--- Task directions ---
Which lines hold the word "None"? Copy each of them.

(begin)

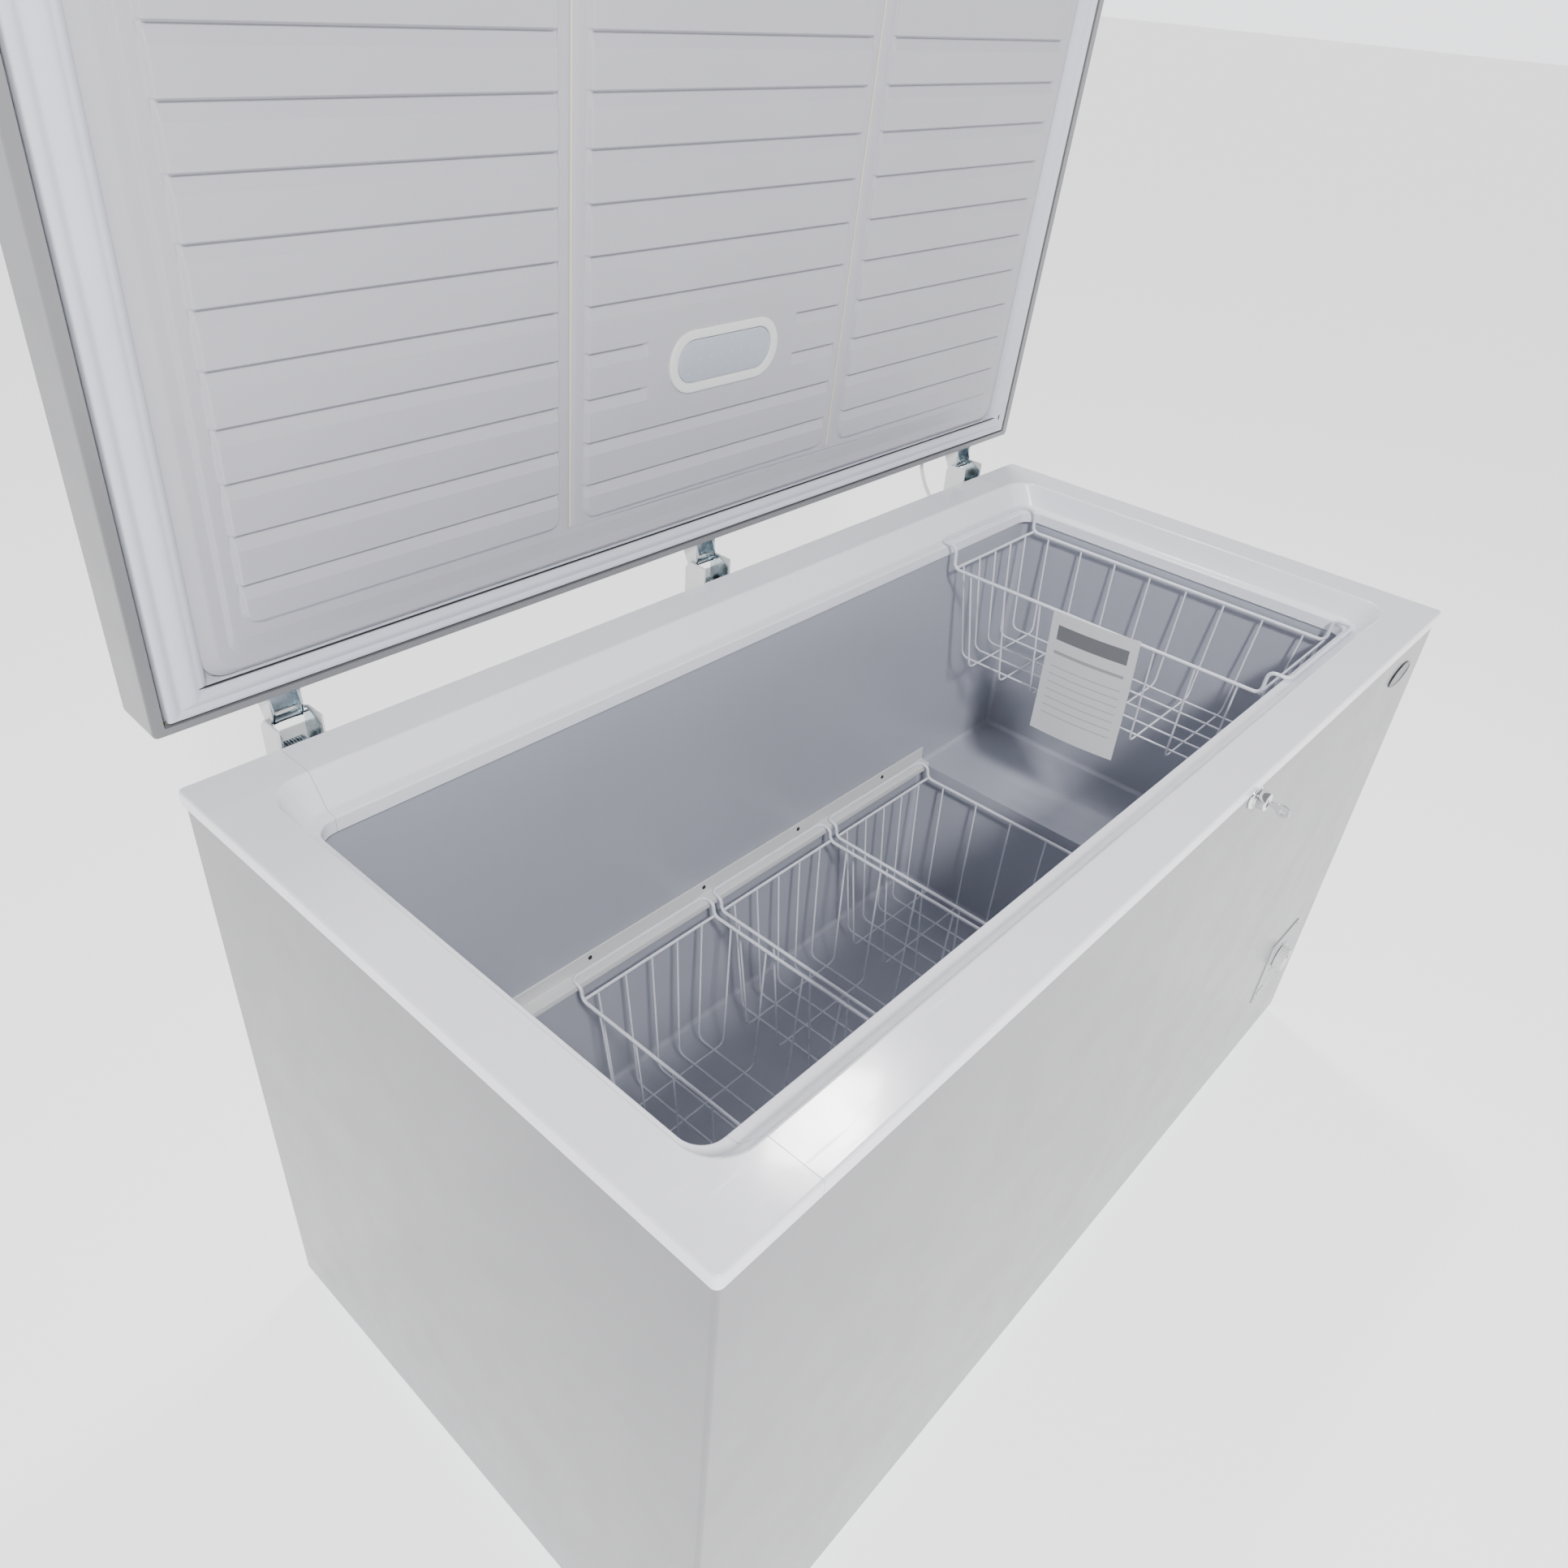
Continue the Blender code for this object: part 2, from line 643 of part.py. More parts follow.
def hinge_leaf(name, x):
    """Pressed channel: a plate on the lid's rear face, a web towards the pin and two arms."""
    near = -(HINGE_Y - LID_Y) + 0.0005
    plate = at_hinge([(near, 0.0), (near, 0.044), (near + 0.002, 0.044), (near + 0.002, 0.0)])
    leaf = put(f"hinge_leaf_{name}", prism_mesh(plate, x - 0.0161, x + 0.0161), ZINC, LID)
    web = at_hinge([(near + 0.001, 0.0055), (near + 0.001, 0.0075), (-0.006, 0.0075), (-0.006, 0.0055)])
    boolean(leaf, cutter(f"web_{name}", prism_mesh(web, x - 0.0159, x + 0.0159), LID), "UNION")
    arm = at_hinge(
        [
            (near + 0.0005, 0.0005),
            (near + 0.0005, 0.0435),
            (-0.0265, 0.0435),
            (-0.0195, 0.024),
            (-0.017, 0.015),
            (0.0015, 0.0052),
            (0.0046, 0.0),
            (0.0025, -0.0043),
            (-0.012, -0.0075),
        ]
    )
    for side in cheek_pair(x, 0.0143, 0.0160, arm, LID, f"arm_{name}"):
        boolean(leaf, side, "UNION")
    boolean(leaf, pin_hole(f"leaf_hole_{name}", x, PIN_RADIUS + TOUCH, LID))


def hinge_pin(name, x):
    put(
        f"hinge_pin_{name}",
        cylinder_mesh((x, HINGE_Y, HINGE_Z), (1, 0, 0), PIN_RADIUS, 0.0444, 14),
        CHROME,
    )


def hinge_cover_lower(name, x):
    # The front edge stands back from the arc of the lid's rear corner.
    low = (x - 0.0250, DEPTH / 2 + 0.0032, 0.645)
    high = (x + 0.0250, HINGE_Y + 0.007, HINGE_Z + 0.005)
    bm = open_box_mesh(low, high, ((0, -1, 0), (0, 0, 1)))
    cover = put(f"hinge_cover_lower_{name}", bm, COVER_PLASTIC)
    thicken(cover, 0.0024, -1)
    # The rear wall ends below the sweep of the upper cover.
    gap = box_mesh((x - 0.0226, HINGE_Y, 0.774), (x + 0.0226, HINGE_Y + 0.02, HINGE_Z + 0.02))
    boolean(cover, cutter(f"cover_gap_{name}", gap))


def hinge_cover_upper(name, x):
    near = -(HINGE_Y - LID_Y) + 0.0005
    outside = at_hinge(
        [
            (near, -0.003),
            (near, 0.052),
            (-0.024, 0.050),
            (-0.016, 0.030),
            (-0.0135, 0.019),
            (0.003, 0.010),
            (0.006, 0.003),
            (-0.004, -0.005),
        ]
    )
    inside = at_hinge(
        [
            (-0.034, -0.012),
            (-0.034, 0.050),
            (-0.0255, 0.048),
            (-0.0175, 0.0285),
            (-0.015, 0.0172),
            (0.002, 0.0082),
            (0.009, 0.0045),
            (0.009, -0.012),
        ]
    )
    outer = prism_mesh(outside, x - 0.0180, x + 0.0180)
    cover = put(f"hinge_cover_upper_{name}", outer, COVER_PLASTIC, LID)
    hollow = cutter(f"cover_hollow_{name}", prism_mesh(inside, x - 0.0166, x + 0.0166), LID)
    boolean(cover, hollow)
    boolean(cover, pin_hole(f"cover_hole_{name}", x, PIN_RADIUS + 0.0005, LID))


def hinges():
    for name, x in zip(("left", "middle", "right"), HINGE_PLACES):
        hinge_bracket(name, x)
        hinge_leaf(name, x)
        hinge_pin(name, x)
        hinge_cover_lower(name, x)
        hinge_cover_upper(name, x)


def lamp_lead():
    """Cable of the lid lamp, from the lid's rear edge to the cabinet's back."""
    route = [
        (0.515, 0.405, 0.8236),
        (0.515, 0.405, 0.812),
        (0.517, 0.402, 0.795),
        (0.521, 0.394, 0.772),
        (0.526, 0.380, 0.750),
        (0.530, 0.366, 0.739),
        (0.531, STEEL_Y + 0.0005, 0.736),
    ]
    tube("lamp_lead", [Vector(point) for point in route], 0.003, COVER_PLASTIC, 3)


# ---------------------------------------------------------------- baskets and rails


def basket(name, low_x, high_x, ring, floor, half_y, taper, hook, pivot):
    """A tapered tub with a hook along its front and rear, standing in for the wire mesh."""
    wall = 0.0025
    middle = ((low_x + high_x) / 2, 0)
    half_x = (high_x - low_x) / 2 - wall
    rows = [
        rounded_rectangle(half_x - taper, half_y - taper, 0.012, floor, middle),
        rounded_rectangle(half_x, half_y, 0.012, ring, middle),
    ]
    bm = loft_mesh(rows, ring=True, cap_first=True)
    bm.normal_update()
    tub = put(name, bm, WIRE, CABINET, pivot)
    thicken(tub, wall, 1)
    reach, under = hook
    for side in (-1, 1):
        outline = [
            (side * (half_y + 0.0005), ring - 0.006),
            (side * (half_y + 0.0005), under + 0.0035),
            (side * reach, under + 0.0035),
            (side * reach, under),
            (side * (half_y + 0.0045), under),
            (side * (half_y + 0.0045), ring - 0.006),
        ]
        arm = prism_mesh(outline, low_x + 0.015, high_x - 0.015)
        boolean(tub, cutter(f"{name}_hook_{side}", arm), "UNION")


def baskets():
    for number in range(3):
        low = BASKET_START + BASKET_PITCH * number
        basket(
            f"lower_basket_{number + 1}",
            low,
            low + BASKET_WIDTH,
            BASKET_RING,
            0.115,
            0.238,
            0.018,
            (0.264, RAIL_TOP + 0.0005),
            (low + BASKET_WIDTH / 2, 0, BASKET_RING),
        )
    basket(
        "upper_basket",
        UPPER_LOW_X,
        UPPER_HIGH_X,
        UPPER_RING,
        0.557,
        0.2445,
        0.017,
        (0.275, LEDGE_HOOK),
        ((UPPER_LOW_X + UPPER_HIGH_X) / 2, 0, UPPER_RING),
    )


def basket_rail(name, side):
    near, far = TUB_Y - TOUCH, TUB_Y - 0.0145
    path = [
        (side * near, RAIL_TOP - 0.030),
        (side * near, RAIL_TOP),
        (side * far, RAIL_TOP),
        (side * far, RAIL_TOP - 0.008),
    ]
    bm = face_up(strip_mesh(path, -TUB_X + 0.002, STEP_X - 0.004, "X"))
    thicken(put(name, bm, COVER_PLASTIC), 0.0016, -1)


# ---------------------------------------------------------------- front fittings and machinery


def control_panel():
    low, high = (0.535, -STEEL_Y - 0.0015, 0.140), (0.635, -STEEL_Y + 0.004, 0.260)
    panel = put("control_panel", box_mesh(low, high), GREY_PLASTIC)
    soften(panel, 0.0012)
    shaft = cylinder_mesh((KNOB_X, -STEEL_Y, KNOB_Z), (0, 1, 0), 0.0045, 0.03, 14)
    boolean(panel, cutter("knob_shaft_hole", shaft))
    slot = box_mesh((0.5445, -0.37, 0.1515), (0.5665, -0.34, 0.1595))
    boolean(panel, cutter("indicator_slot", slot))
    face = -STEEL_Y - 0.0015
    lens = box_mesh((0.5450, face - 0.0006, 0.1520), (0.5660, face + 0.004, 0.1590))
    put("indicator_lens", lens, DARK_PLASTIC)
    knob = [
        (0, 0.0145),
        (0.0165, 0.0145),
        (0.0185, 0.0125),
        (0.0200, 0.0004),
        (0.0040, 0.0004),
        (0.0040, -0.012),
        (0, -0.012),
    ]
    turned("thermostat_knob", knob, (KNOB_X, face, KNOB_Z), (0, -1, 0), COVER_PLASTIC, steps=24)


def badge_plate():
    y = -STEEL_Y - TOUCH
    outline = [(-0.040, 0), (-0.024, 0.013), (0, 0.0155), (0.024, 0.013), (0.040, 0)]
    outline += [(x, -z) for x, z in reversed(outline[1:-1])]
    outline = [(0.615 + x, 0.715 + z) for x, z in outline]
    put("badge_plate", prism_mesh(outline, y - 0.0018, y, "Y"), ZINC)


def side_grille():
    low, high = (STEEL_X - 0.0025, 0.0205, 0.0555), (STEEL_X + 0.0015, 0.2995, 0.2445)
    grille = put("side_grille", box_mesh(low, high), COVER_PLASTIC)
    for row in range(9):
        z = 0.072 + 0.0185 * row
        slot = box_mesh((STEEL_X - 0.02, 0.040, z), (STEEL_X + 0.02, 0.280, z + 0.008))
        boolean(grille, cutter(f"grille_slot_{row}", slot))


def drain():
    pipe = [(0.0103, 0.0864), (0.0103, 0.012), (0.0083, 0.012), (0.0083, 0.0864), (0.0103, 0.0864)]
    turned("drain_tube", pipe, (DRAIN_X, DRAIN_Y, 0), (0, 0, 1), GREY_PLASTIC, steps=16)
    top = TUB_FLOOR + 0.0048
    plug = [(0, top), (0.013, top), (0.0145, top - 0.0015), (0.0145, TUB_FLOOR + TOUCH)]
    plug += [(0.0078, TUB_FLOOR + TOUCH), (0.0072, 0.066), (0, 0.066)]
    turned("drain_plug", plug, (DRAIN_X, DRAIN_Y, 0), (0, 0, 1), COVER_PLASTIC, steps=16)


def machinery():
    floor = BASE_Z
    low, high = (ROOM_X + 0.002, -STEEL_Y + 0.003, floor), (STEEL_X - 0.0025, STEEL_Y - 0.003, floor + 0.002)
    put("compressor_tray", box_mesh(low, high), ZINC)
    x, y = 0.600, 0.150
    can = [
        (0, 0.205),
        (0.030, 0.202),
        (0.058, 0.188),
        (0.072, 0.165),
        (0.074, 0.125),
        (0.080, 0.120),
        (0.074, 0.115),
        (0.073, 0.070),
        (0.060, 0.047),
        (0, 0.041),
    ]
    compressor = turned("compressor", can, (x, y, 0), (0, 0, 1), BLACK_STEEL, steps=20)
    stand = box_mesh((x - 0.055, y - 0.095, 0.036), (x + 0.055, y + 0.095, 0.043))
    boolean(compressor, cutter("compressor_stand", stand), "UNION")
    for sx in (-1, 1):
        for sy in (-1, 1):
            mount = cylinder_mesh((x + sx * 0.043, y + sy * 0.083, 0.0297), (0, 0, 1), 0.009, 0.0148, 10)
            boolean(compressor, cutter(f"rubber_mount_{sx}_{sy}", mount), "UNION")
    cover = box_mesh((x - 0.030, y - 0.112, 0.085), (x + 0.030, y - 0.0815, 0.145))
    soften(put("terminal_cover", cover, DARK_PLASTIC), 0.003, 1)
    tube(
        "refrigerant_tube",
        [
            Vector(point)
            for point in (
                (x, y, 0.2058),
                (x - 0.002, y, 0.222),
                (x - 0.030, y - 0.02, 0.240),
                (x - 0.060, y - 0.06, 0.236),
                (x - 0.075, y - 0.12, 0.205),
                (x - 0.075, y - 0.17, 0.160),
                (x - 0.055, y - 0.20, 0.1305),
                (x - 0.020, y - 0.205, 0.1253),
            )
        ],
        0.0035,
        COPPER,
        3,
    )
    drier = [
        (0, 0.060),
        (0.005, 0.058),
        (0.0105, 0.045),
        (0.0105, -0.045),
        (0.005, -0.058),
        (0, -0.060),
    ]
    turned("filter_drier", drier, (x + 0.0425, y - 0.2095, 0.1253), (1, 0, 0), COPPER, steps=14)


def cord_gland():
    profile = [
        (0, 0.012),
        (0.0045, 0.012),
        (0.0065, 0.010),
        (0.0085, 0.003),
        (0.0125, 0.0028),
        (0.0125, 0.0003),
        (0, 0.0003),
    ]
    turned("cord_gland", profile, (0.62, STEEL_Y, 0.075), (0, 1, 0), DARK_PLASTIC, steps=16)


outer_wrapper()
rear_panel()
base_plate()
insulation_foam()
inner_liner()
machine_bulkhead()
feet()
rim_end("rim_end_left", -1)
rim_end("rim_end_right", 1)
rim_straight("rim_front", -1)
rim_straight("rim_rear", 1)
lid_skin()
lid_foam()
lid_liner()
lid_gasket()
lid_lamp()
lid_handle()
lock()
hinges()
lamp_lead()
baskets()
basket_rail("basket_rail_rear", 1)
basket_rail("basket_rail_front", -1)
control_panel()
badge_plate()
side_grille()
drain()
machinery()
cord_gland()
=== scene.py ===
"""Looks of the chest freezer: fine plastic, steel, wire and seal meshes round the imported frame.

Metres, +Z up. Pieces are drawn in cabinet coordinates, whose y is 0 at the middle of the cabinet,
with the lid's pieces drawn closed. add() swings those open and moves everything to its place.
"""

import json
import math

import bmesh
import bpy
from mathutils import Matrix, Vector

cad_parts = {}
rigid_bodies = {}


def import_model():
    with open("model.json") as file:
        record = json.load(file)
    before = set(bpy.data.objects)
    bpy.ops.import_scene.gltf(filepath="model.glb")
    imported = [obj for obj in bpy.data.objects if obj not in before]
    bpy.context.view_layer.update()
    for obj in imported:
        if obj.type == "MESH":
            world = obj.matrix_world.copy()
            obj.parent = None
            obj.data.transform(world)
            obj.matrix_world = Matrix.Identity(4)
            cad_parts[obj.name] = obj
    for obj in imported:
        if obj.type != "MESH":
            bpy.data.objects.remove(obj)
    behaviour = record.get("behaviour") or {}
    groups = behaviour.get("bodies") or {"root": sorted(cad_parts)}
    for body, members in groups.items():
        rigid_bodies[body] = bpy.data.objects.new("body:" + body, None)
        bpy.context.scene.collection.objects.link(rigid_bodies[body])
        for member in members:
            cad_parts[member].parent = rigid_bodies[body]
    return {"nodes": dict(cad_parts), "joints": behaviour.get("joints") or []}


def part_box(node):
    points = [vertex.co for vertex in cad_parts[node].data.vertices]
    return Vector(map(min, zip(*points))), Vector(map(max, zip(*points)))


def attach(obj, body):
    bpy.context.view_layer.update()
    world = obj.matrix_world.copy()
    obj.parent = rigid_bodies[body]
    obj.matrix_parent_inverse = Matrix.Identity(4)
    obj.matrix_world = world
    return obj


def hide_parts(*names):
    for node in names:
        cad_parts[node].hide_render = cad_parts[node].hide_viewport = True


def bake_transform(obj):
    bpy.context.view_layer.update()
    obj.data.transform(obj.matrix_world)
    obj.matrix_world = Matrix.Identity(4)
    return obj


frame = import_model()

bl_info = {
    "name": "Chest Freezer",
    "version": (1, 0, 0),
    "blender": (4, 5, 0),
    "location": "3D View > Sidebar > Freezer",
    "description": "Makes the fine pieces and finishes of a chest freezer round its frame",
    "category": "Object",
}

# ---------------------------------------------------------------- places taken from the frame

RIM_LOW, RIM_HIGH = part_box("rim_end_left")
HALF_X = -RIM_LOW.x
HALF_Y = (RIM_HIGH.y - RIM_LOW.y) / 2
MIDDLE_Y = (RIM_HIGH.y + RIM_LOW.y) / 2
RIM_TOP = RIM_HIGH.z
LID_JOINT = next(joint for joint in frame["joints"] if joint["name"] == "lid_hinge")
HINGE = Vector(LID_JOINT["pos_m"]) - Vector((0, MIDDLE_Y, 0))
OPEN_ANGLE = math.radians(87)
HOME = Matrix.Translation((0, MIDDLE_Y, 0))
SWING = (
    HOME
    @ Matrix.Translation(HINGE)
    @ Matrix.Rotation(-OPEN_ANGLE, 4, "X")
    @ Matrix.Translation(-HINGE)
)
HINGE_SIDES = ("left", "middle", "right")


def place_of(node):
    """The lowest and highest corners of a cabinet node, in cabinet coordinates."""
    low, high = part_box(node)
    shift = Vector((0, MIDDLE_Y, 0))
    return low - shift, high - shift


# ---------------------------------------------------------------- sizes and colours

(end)

--- Problem solution ---
            obj.parent = None
        rigid_bodies[body] = bpy.data.objects.new("body:" + body, None)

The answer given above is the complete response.